*SUPPLIED RECORDS*.
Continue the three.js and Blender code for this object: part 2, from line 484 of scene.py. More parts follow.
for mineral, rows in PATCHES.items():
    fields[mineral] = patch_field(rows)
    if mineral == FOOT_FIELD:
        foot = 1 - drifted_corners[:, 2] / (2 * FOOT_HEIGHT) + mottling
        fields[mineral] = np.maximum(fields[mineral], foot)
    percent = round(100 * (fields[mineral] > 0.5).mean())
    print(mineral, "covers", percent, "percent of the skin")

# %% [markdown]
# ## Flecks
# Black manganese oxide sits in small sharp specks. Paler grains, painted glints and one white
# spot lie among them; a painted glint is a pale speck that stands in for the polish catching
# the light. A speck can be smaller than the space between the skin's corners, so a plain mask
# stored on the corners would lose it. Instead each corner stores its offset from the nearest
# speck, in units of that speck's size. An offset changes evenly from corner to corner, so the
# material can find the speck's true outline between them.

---

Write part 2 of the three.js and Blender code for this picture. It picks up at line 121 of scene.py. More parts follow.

*AIM*. Give again the lines from the one with "Continue the three.js" to the one with "# material can find the speck's true outline between them.", both lines included, exactly and with no other line.

*RESULT FOR THIS TASK*.
Continue the three.js and Blender code for this object: part 2, from line 484 of scene.py. More parts follow.
for mineral, rows in PATCHES.items():
    fields[mineral] = patch_field(rows)
    if mineral == FOOT_FIELD:
        foot = 1 - drifted_corners[:, 2] / (2 * FOOT_HEIGHT) + mottling
        fields[mineral] = np.maximum(fields[mineral], foot)
    percent = round(100 * (fields[mineral] > 0.5).mean())
    print(mineral, "covers", percent, "percent of the skin")

# %% [markdown]
# ## Flecks
# Black manganese oxide sits in small sharp specks. Paler grains, painted glints and one white
# spot lie among them; a painted glint is a pale speck that stands in for the polish catching
# the light. A speck can be smaller than the space between the skin's corners, so a plain mask
# stored on the corners would lose it. Instead each corner stores its offset from the nearest
# speck, in units of that speck's size. An offset changes evenly from corner to corner, so the
# material can find the speck's true outline between them.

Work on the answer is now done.